Hope this is useful.
I also had /events/tags folder pretty much bigger than what I expected. I have very small site and like a few events in the calendar, so I was very surprised for the folders to be that big.
This problem is now much worse because of cloud based Remove Unused CSS (RUCSS) .
It does not just fill up the cache but it also DDoS's the site from the cloud, e.g.: requests like this:
https://<example.com>/events/month/2045-06/?nowprocket=1&no_optimize=1&wpr_imagedimensions=1" "WP-Rocket/SaaS Mozilla/5.0 (Linux; Android 13; Pixel 5) AppleWebKit/537.36 (KHTML, like Gecko) Chrome/106.0.0.0 Mobile Safari/537.36"
with the accompanying JS/CSS all loaded too for optimization. The problem is, this is an empty link to an empty calendar date in 2045! The RUCSS spider is just inventing dates by following programmatic calendar links from the tribe events calendar.
This is the most popular calendar plugin that powers probably 90% of calendars on wordpress. It's a major problem (and expense for cloud resources) for RUCSS to be DDoSing sites with these calendar links. The requests come in fast enough to pin a 4 CPU server which is expensive and confusing for end users who will never figure it out, and expensive and wasteful for WP Rocket on their cloud infrastructure.
So this has grown beyond a disk full in the cache issue to become a sites DDoSing themselves issue.

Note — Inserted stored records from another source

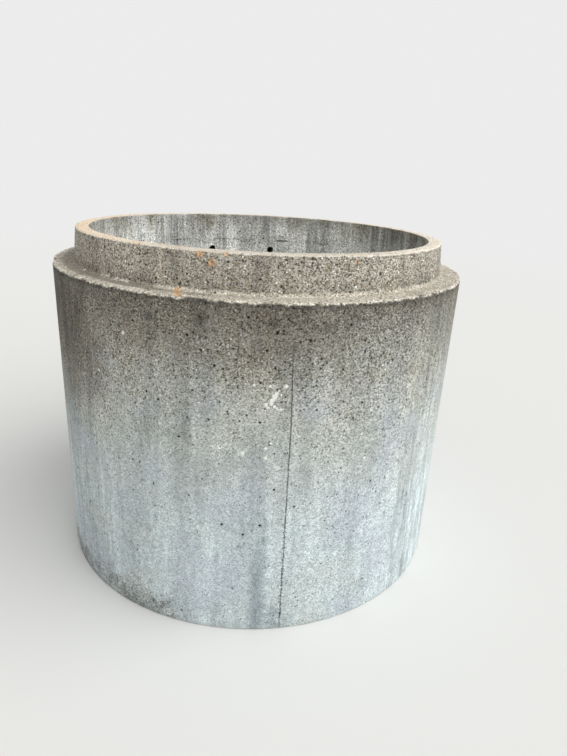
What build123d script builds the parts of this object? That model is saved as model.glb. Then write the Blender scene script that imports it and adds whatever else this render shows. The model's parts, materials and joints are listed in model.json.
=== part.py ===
# Precast concrete manhole riser: one cast ring of a shaft, with a tongue-and-groove joint.
# It stands on its groove end with the tongue up, as it is stored and as it is stacked.
# Origin at the centre of the bottom rim, +Z up the shaft, step holes on the +Y side.
# All sizes are in millimetres and degrees.

import os
from math import ceil, radians, sqrt, tan

from build123d import *

# Barrel: 48 inch clear shaft, 5 inch wall
shaft_dia = 1219.2
wall_thickness = 127.0
laying_length = 1089.0  # bottom rim to shoulder, the height that one ring adds to the shaft

# Tongue on the upper end, tapered so that the ring above centres itself
tongue_height = 111.0
tongue_tip_thickness = 46.7
joint_draft = 5.4  # slope of the tongue's outside and the groove's inside, from vertical

# Groove in the lower end, which closes over the tongue of the ring below
joint_side_gap = 5.0  # room for mortar or sealing rope between tongue and groove
joint_end_gap = 6.0  # room above the tongue's tip once the rims meet

# Edges as the mould leaves them
arris_radius = 4.0
root_radius = 8.0

# Blind holes for the step irons, two to a step
step_hole_dia = 28.6
step_hole_depth = 85.7
step_hole_spacing = 279.4
step_below_shoulder = 47.0  # top pair of holes to the shoulder
step_pitch_limit = 406.4  # the furthest apart that steps may be

# Worked out from the sizes above
shaft_radius = shaft_dia / 2
outer_radius = shaft_radius + wall_thickness
overall_height = laying_length + tongue_height
joint_slope = tan(radians(joint_draft))
tongue_tip_radius = shaft_radius + tongue_tip_thickness
tongue_root_radius = tongue_tip_radius + tongue_height * joint_slope
groove_depth = tongue_height + joint_end_gap
groove_mouth_radius = tongue_root_radius + joint_side_gap
groove_end_radius = groove_mouth_radius - groove_depth * joint_slope

# Steps divide the laying length evenly, so the ladder runs on at one pitch through a stack of rings
step_rows = ceil(laying_length / step_pitch_limit)
step_pitch = laying_length / step_rows
step_top_z = laying_length - step_below_shoulder
step_middle_z = step_top_z - step_pitch * (step_rows - 1) / 2
step_wall_y = sqrt(shaft_radius**2 - (step_hole_spacing / 2) ** 2)  # shaft wall at a hole's centre


# Wall in section as radius and height, each corner with its rounding, anticlockwise from the bottom
def wall_section():
    corners = [
        (outer_radius, 0, arris_radius),
        (outer_radius, laying_length, arris_radius),
        (tongue_root_radius, laying_length, root_radius),
        (tongue_tip_radius, overall_height, arris_radius),
        (shaft_radius, overall_height, arris_radius),
        (shaft_radius, groove_depth, arris_radius),
        (groove_end_radius, groove_depth, root_radius),
        (groove_mouth_radius, 0, arris_radius),
    ]
    points = [(radius, height) for radius, height, _ in corners]
    roundings = [rounding for _, _, rounding in corners]
    with BuildSketch(Plane.XZ) as section:
        with BuildLine():
            FilletPolyline(*points, radius=roundings, close=True)
        make_face()
    return section.sketch


# Ring turned from the section, with the grid of step holes sunk square into the +Y side
def riser_ring():
    step_plane = Plane(origin=(0, step_wall_y, step_middle_z), x_dir=(1, 0, 0), z_dir=(0, -1, 0))
    with BuildPart() as ring:
        revolve(wall_section(), axis=Axis.Z)
        with Locations(step_plane):
            with GridLocations(step_hole_spacing, step_pitch, 2, step_rows):
                Hole(step_hole_dia / 2, step_hole_depth)
    return ring.part


os.makedirs("parts", exist_ok=True)
export_step(riser_ring(), "parts/riser_ring.step")
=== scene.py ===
import json
import math
import random

import bmesh
import bpy
from mathutils import Matrix, Vector, noise


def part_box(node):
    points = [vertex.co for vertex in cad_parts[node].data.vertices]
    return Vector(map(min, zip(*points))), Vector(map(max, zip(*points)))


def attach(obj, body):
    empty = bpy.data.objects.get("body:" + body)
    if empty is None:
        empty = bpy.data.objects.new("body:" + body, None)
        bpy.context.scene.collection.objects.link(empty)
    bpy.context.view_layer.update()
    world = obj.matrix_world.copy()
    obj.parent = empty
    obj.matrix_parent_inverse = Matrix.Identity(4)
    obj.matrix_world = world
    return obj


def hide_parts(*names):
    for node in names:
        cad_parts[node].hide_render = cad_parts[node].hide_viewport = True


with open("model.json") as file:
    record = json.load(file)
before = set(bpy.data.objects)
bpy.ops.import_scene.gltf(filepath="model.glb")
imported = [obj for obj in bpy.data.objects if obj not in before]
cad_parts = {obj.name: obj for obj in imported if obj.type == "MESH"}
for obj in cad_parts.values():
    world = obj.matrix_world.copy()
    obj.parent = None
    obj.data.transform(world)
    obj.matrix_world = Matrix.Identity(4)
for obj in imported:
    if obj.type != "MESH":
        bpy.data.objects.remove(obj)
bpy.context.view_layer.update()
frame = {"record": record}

view = {  # where the camera stands, by the shaft's axis and the floor, and how it looks
    "distance": 2.159, "height": 1.415, "aroundDegrees": -98.9,
    "headingDegrees": 78.1, "downDegrees": 20.52, "rollDegrees": 3.09,
    "lensMm": 26.63, "filmMm": 36,
}
ring = {  # metres and degrees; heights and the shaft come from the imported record
    "tongueTipWall": 0.0467, "draftDegrees": 5.4, "jointSideGap": 0.005,
    "arris": 0.004, "root": 0.008,  # roundings of the outer and the inner corners
    "spinSteps": 360,
    "rowOutside": 0.020, "rowInside": 0.032, "rowEnds": 0.016, "rowUnder": 0.034,  # heights of the rows
    "guardRows": (0.005, 0.013),  # rows close beside a rounding, for its chips to bite into
    "flat": 0.015,  # a longer edge of the section is a flat, not part of a rounding
    "seed": 48,
}
mounts = {mount["name"]: mount for mount in frame["record"]["mounts"]}
shaftRadius = mounts["shaft_bore"]["dims"]["r_mm"] / 1000
outerRadius = round(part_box("riser_ring")[1].x, 4)
topZ = mounts["tongue_rim"]["pos_m"][2]
shoulderZ = mounts["shoulder"]["pos_m"][2]
grooveZ = mounts["groove_ledge"]["pos_m"][2]
draftSlope = math.tan(math.radians(ring["draftDegrees"]))
tipRadius = shaftRadius + ring["tongueTipWall"]
rootRadius = tipRadius + (topZ - shoulderZ) * draftSlope
mouthRadius = rootRadius + ring["jointSideGap"]
grooveEndRadius = mouthRadius - grooveZ * draftSlope


def radiusOf(co):
    return math.hypot(co.x, co.y)


def at(degrees, radius, height):
    turn = math.radians(degrees)
    return Vector((radius * math.cos(turn), radius * math.sin(turn), height))


def outwardFrom(co):
    return Vector((co.x, co.y, 0)).normalized()


def placeCamera():
    heading = math.radians(view["headingDegrees"])
    down = math.radians(view["downDegrees"])
    level = math.cos(down)
    forward = Vector((math.cos(heading) * level, math.sin(heading) * level, -math.sin(down)))
    turn = forward.to_track_quat("-Z", "Y").to_matrix().to_4x4()
    roll = Matrix.Rotation(math.radians(view["rollDegrees"]), 4, "Z")
    spot = at(view["aroundDegrees"], view["distance"], view["height"])
    camera = bpy.data.objects.new("camera", bpy.data.cameras.new("camera"))
    camera.data.sensor_width = view["filmMm"]
    camera.data.lens = view["lensMm"]
    camera.matrix_world = Matrix.Translation(spot) @ turn @ roll
    bpy.context.scene.collection.objects.link(camera)
    bpy.context.scene.camera = camera


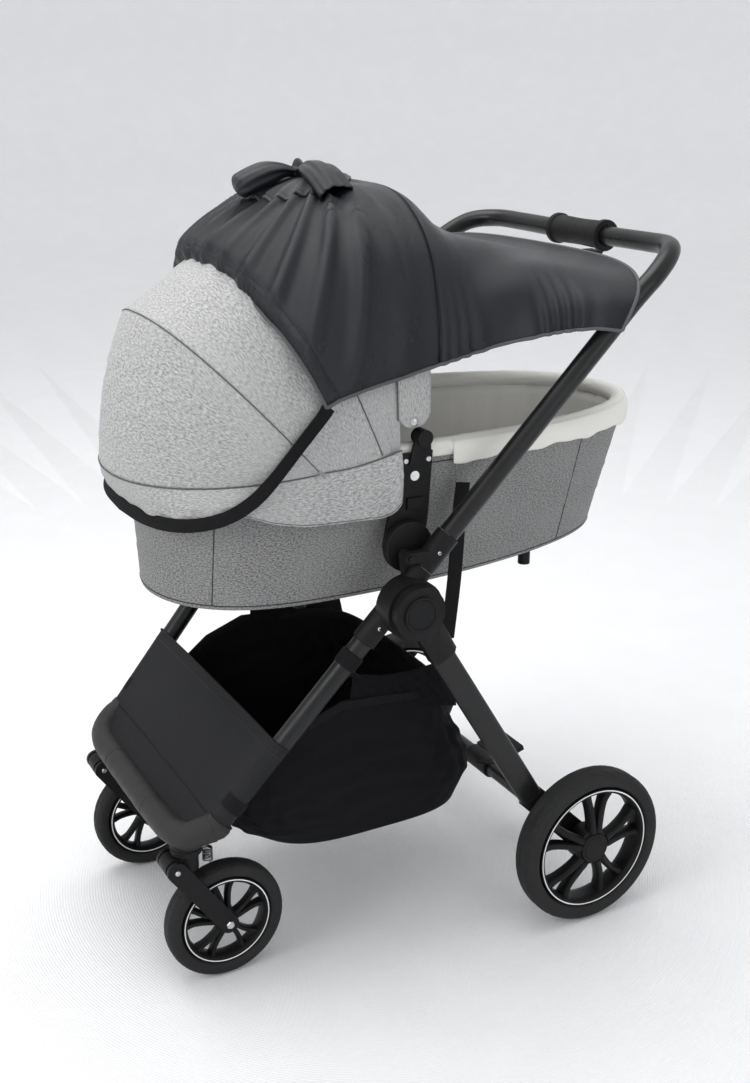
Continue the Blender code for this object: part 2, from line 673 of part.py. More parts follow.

Please find a way to exclude future events calendar URLs from RUCSS!
The only workarounds I've found seem to be disabling RUCSS entirely site-wide, or excluding the events pages from the cache, neither of which is a good solution. Likewise downloading the helper plugin to reduce the frequency doesn't solve the problem either. we don't need RUCSS running on imaginary non-existant empty event pages decades in the future!
If this should be a new issue I can open one, but it's maybe easily fixed here?